Boat Financing – Boat Loan Primer
By Virgil Zetterlind
If you’re in the market for a recreational boat, you know by now that a boat (even a used boat) can turn out to be the most costly purchase you’ll consider apart from your house. Because of the size of boat purchases, making an informed decision can save you big when it comes to boat financing. We outline below several of the larger decisions to be made in considering a boat loan, such as basic boat loan types, insurance, depreciation of value, and taxes. We’ve included the basics (and even some of our own helpful personal anecdotes), but please consult a professional for more comprehensive information before making a decision.
1. What’s My Budget?
Before considering your boat financing options, you’ll want to know what you’re looking to finance! Start with a realistic budget and stick to it. This budget must include more than just the loan payment. Consider downpayment, boat storage costs, upkeep and repairs, insurance, gas, and anything else related to using your boat. Even a new boat under warranty will likely require non-covered service in the 1st year. Once this exercise is complete, you should have a good idea on what your allowable monthly boat finance cost will be.
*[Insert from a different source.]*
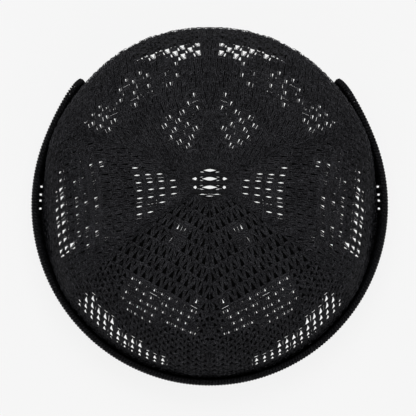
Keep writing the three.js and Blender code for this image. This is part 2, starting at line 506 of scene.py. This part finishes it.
def inner_face():
    """The closed inner face of one stitch, a thin pad that bulges inwards like a purl bump."""
    overlap = 1.1
    bpy.ops.mesh.primitive_cube_add(size=1, location=(0, COURSE / 2, -1.05 * MM))
    pad = bpy.context.object
    pad.scale = (WALE * overlap, COURSE * overlap, 0.5 * MM)
    bpy.ops.object.transform_apply(location=True, rotation=True, scale=True)
    bpy.ops.object.mode_set(mode="EDIT")
    bpy.ops.mesh.select_all(action="SELECT")
    bpy.ops.mesh.subdivide(number_cuts=1)
    bpy.ops.object.mode_set(mode="OBJECT")
    near = 0.1 * MM
    for vertex in pad.data.vertices:
        x, y, height = vertex.co
        if abs(x) < near and abs(y - COURSE / 2) < near and height < -1.2 * MM:
            vertex.co.z -= 0.35 * MM
    return pad


def close_stitch(name, inner, outer, backed=True):
    """Close stitch: two legs on each side of its middle and a rung, over the closed inner face."""
    pieces = [*legs(inner), *legs(outer, corners=4), rung(6.1, 0.2, 0.8, 0.4)]
    if backed:
        pieces.append(inner_face())
    stitch = joined(pieces, name)
    face_level = -0.75 * MM  # below it lies only the inner face
    # Faces below that level are the inner face. They take a near-black colour, painted shade, which keeps
    # the holes dark.
    for face in stitch.data.polygons:
        face.material_index = INNER_PAINTED_SHADE_SLOT if face.center.z < face_level else YARN_SLOT
    return stitch


# Legs of the close stitches: x, y, height and thickness in millimetres
DROP_INNER = [
    (0.2, -0.3, 0.6, 0.8), (0.65, 1.8, 0.5, 0.8), (1.3, 4.0, 0.1, 0.75), (1.6, 6.0, -0.3, 0.75),
]
DROP_OUTER = [
    (1.2, -0.5, 0.2, 0.95), (1.55, 1.8, 0.5, 1.0), (1.95, 3.9, 0.35, 0.95), (2.2, 6.1, -0.1, 0.9),
]
PLAIN_INNER = [
    (0.35, -0.3, 0.5, 0.9), (0.45, 1.8, 0.45, 0.95), (0.72, 4.0, 0.2, 0.95), (0.85, 6.0, -0.1, 0.95),
]
PLAIN_OUTER = [
    (1.35, -0.5, 0.2, 1.0), (1.5, 1.8, 0.4, 1.05), (1.8, 3.9, 0.3, 1.0), (2.0, 6.1, 0, 1.0),
]


def loose_fibre():
    """A fibre that has come loose from the yarn and lies on the knit."""
    return yarn([(0.5, -2.2, -0.1, 0.08), (0, 0, 0.15, 0.34), (0.4, 2.2, -0.1, 0.08)], corners=4)


def flat_points(stitch):
    """The stitch's vertices as places across its column, along its row and above its middle."""
    points = np.empty(len(stitch.data.vertices) * 3)
    stitch.data.vertices.foreach_get("co", points)
    return points.reshape(-1, 3)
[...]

You also need to consider what you can reasonably expect to borrow. In today’s market, this tends to be more than is wise, but there may be cases where existing debt, income, or credit history limit your options. A check of your credit rating and score is a good idea – as this will also have a bearing on your boat loan options and interest rate.
2. What are My options?
With a budget in mind, you can now consider the basic loan types. We will cover each in general here before getting into specifics on each type.
Collateral Boat Loan- Similar to your basic car loan, a collateral boat loan uses your boat’s value as the lender’s security. Loan terms and rates vary widely – typically 15 years from 25-100K, and then over $100K, 20 years can become available. Most collateral loans require a 10-20% downpayment (although we’ll discuss no-money down options later).
Home Equity Boat Loan- Given the rise in home values over the past few years, the home equity loan has been a popular method for boat financing. In this case, you are borrowing against your home – leaving you a clear title on the boat. As a home loan, interest charges are normally Federal income tax deductible which lowers the effective interest rate a bit. Home equity loans come in 2 principle types: the Line-of-Credit and the Fixed.
The Collateral Boat Loan
Interest on a boat loan may be tax deductible under the “2nd Home” deduction if the boat includes cooking, sleeping, and bathroom facilities (i.e. at least a stove, bunk, and port-a-potty). Many of the newer small cuddies now include a stove for this very reason. Lenders will require you purchase and maintain full insurance on your boat – so be sure to consider this in your cost equation.
For new boats, standard loan terms allow financing up to 85-90% of the total purchase price plus tax, registration, and extended warranties. For buyers with excellent credit (
730+) some lenders will offer no-money down loans, but these can be risky due to depreciation. With used boats, loan terms depend on the age and value of the boat.
The Home Equity Boat Loan
Given the boom in home values and until recently low interest rates, home equity loans have grown more common as ways to finance recreational purchases. Interest on home equity loans is generally tax-deductible, which is attractive for boats that would not otherwise qualify. Rates are generally set by the “Loan-to-Value” (LTV) ratio, which is simply the amount you owe on your home divided by your home’s total value.
To borrow against the value of your home, a home appraisal may be required. This is more likely if you are requesting a high LTV loan or you claim significant appreciation over a short time period. The best rates are for LTV’s less than 75-80% and many lenders will cap boat loans to around 80%.
Home equity boat loans are more likely to require closing costs than collateral boat loans. Costs can vary between lenders, but are generally a few hundred dollars and may include appraisal fees. Competition between lenders does lead to reduced closing costs or waived costs – especially if the loan is held for at least 3-5 years. When we shopped around in the spring of 2006, home equity rates were running about a 1/4 to 1/2 percent higher than boat loan rates.
The Line-of-Credit Boat Loan
Line-of-Credit (LOC) loans do not initially have fixed terms. They act a bit like credit cards in that you have a “limit” to borrow against, but only pay interest on the amount borrowed at any given time. Under an LOC boat loan, you may be able to make interest-only payments in the early years. LOC’s are quite popular for lenders since the open-ended terms and interest-only payments yield bigger profits in the long run as such most lenders offer no-closing cost options for new LOC’s. The LOC’s interest rate is normally variable and is based on the prime lending rate – meaning that as rates rise, the lenders also make more money. In the consumer’s favor, most LOC’s can be “converted” to a fixed loan at some future point – but keep in mind that if rates have risen significantly, you can be caught with a lot of debt.
The Fixed Home Equity Boat Loan
The fixed loan operates like a traditional mortgage or boat loan in that the borrower has a fixed payment term and interest rate. Rates are often a bit (
1/2 point) higher than the LOC (remember that in the long run you’ll likely still save compared to the LOC) but will not change over the course of the loan.